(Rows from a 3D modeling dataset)
+++

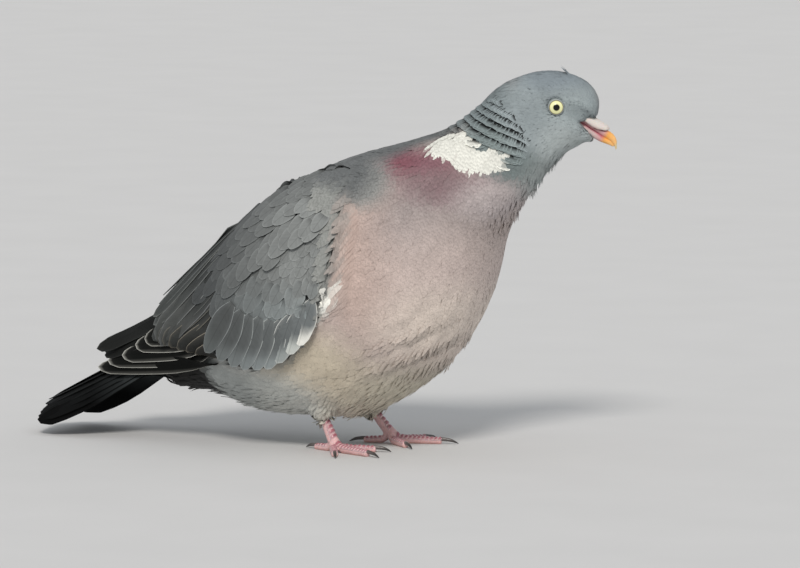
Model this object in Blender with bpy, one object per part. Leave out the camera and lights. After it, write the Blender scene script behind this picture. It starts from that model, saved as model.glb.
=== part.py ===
"""A life-size common wood pigeon, standing still with its neck stretched forward.

+X is the way the trunk faces, +Y is the bird's left, +Z is up, and the soles of the toes are at z = 0.
Tables are in millimetres and turn into metres where a point is made.
"""

import math

import bmesh
import bpy
import numpy as np
from mathutils import Matrix, Vector
from mathutils.bvhtree import BVHTree

MM = 0.001
GAP = 0.4  # clearance between two solids that touch

# The trunk, wings and tail share one straight line that climbs from the tail's tip to the shoulders.
BODY_PITCH = math.radians(27)

# The trunk in its pitched frame: distance along it, then height of the back and of the belly, and half width.
TRUNK_SECTIONS = [
    (-112, 121, 91, 16),  # root of the tail
    (-96, 125.5, 84, 24),  # rump
    (-74, 134.5, 62, 36),  # vent
    (-44, 149, 42, 50),  # hips
    (-8, 163, 27.5, 58),  # belly
    (28, 168.5, 27, 60),  # midriff
    (60, 165.5, 37, 56),  # breast
]

# Breast to bill, level with the ground: back x, z, then front x, z, and half width.
NECK_SECTIONS = [
    (5, 182, 56, 98, 50),  # upper breast
    (21, 187, 64.5, 129, 42.5),  # crop
    (36.5, 193.5, 78, 150, 34),  # base of the neck
    (50, 205, 87, 161.5, 27),  # middle of the neck
]
HEAD_SECTIONS = [
    (64, 217, 97, 173, 20.5),  # nape and throat
    (88, 224.4, 104.5, 178.5, 16),  # just behind the eye
    (107.5, 220.8, 110.5, 182.3, 12.8),  # in front of the eye
    (115.8, 214.8, 112.8, 184.8, 10),  # forehead and chin
    (119.6, 207.5, 113.4, 186.2, 7.8),  # brow
    (119.0, 200, 113.2, 187.6, 5.8),  # base of the bill
]
ROUNDNESS = 2.15  # 2 is an ellipse, and more is fuller at the corners of a section

NECK_PIVOT = (35.5, 0.0)  # the upright axis that the head turns about
HEAD_TURN = math.radians(22)  # to the bird's left
RING_POINTS = 26

EYE_RADIUS = 5.3
EYE_BULGE = 1.9  # how far the eyeball stands out of the side of the head
EYE_PLACE = (94.3, 203.8)  # x, z

# The outside of the folded wings, in the pitched frame: along, crown, height of the widest line, half width.
WING_BED = [
    (-100, 138.5, 111, 32),
    (-60, 152.5, 100, 50),
    (-30, 163, 98, 61),
    (0, 170.5, 98, 65.5),
    (28, 174, 98, 65.5),
    (50, 172, 99, 62.5),
    (70, 169, 100, 58.5),
]
# Where the wing's top and bottom edges lie round that bed, in degrees from the spine down: along, top, bottom.
WING_EDGES = [
    (-99, 12, 63),
    (-93, 8, 73),
    (-80, 7, 85),
    (-58, 8, 101),
    (-36, 10, 112),
    (0, 14, 108),
    (25, 20, 96),
    (45, 26, 79),
    (56, 29, 64),
    (63, 32, 52),
    (67, 36, 43),
]
WING_THICKNESS = 4.2
WING_EDGE_THICKNESS = 1.4

# The closed fan of flight feathers that shows behind the wing: along, crown, widest line, half width, edges.
FLIGHT_BED = [
    (-66, 146, 99, 44, 30, 100),
    (-98, 137.5, 109, 29, 24, 101),
    (-118, 136.5, 111, 26, 20, 95),
    (-138, 134.5, 113.5, 22, 24, 86),
    (-149, 131.5, 115.5, 18.5, 42, 76),
    (-152.5, 130, 116.5, 17, 56, 68),
]
FLIGHT_THICKNESS = 2.2

# The closed tail: along, height of its ridge, keel under it, half width, droop of its side edges.
TAIL_SECTIONS = [
    (-112.5, 120.5, 91, 17, 7),
    (-122, 120.5, 93, 22, 13),
    (-138, 121, 97, 26, 17),
    (-156, 121.5, 104, 28.5, 18),
    (-178, 121, 112, 30, 17.5),
    (-193, 120.5, 117.5, 30.5, 16.5),
    (-198, 120.3, 118.3, 27, 13),
]

BILL_BASE = (111.2, 193.8)  # x, z of the corner of the gape
BILL_DROP = math.radians(33)  # the bill points this far below level
# Along the bill from the gape: ridge above the gape's line, lower edge, half width.
UPPER_BILL = [
    (0, 6.0, 0.3, 4.4),
    (5, 6.1, 0.25, 4.0),
    (9, 5.6, 0.25, 3.3),
    (12.5, 5.4, 0.3, 2.8),
    (16.4, 5.5, 0.35, 2.6),
    (19.4, 4.4, 0.2, 2.3),
    (21.4, 2.7, -0.5, 1.7),
    (22.9, 0.6, -1.7, 0.9),
    (23.5, -1.0, -2.2, 0.4),
]
LOWER_BILL = [
    (0, -0.2, -5.0, 4.0),
    (7.7, -0.2, -4.6, 3.3),
    (12.5, -0.15, -4.0, 2.7),
    (17, -0.1, -3.1, 2.1),
    (19.8, -0.35, -2.6, 1.4),
    (21.2, -1.2, -2.4, 0.7),
]
CERE_CENTRE = (6.8, 5.3)  # along the bill and above the gape's line
CERE_HALF = (6.2, 3.1, 4.7)  # half length, height and width

LEG_SPREAD = 25.0  # of each foot from the middle
FOOT_X = {"right": -31.5, "left": -18.5}
ANKLE_ABOVE = 8.0  # height of the foot's joint over the ground
TARSUS_BACK = {"right": 12.0, "left": 21.0}  # how far the hock lies behind the foot
TARSUS_RISE = 24.0
TARSUS_RADIUS = (3.1, 2.7, 3.0)  # hock, middle and foot
THIGH_RADIUS = (17.0, 11.5, 5.8)
THIGH_RISE = 30.0

# Toe: which way it points on the right and on the left foot, in degrees from +X towards its own side,
# then the length of its pads, its radius at root and tip, and the length of its claw.
TOES = {
    "middle": (24, 16, 31.0, 2.7, 2.1, 9.0),
    "inner": (-19, -42, 25.0, 2.5, 2.0, 8.0),
    "outer": (62, 52, 24.0, 2.5, 1.9, 7.5),
    "hind": (204, 193, 15.0, 2.4, 1.9, 8.0),
}
PAD_FLAT = 0.35  # how much of a toe's underside is flattened by its weight

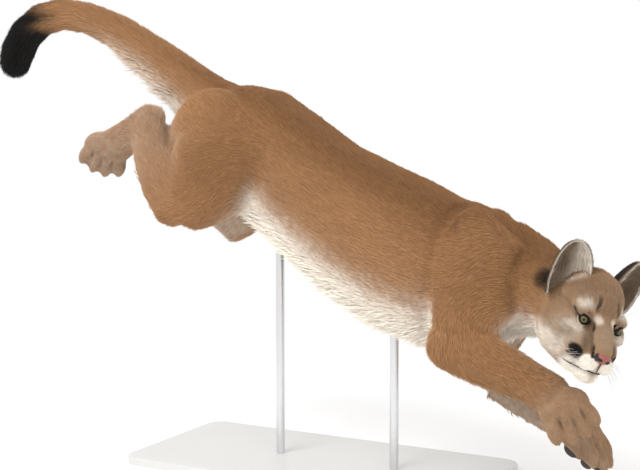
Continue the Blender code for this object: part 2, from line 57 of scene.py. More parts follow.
def add_node(tree, kind, inputs=None, **settings):
    """A node with its settings, and its inputs given as values or as other nodes' outputs."""
    made = tree.nodes.new(kind)
    for key, value in settings.items():
        setattr(made, key, value)
    feed(tree, made.inputs, inputs or {})
    return made


def new_finish(name, values):
    """A material, its tree, and its Principled shader with the values given by name."""
    made = bpy.data.materials.new(name)
    made.use_nodes = True
    shader = made.node_tree.nodes["Principled BSDF"]
    feed(made.node_tree, shader.inputs, values)
    return made, made.node_tree, shader


def plain_object(name, data):
    made = bpy.data.objects.new(name, data)
    scene.collection.objects.link(made)
    return made


FLOOR_HALF = 9.0
FADE_FROM, FADE_TO = 0.7, 2.2
floor_mesh = bpy.data.meshes.new("studio_floor")
floor_corners = [(x * FLOOR_HALF, y * FLOOR_HALF, -0.0006) for x, y in ((-1, -1), (1, -1), (1, 1), (-1, 1))]
floor_mesh.from_pydata(floor_corners, [], [(0, 1, 2, 3)])
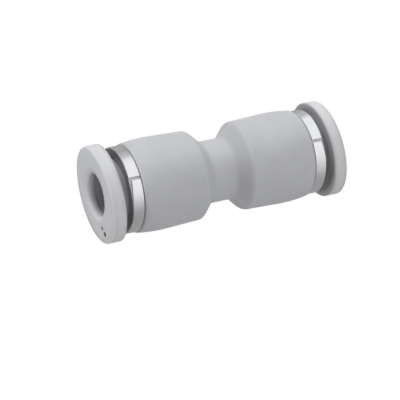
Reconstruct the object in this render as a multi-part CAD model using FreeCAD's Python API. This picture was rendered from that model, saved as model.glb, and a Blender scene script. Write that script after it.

+++

Reproduce the records above exactly, from the first line through the line containing "neck stretched forward.", and output nothing else.

#### RESPONSE TO THIS TASK
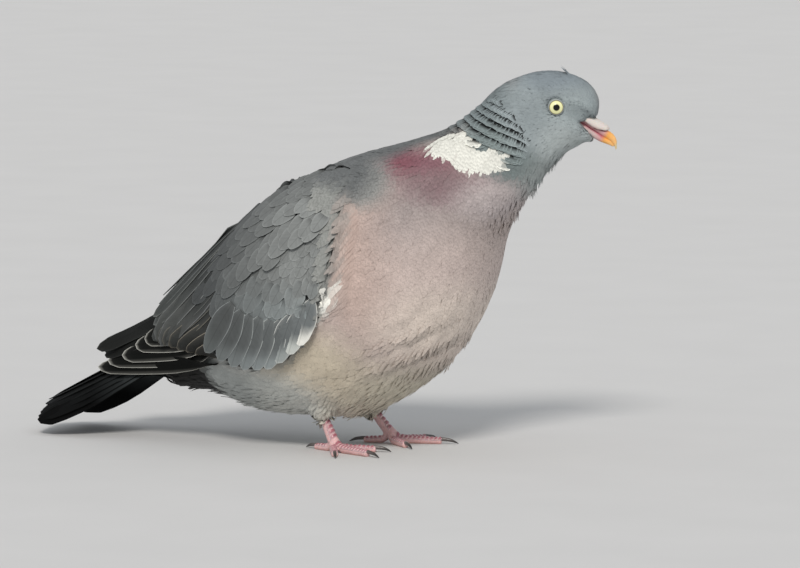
Model this object in Blender with bpy, one object per part. Leave out the camera and lights. After it, write the Blender scene script behind this picture. It starts from that model, saved as model.glb.
=== part.py ===
"""A life-size common wood pigeon, standing still with its neck stretched forward.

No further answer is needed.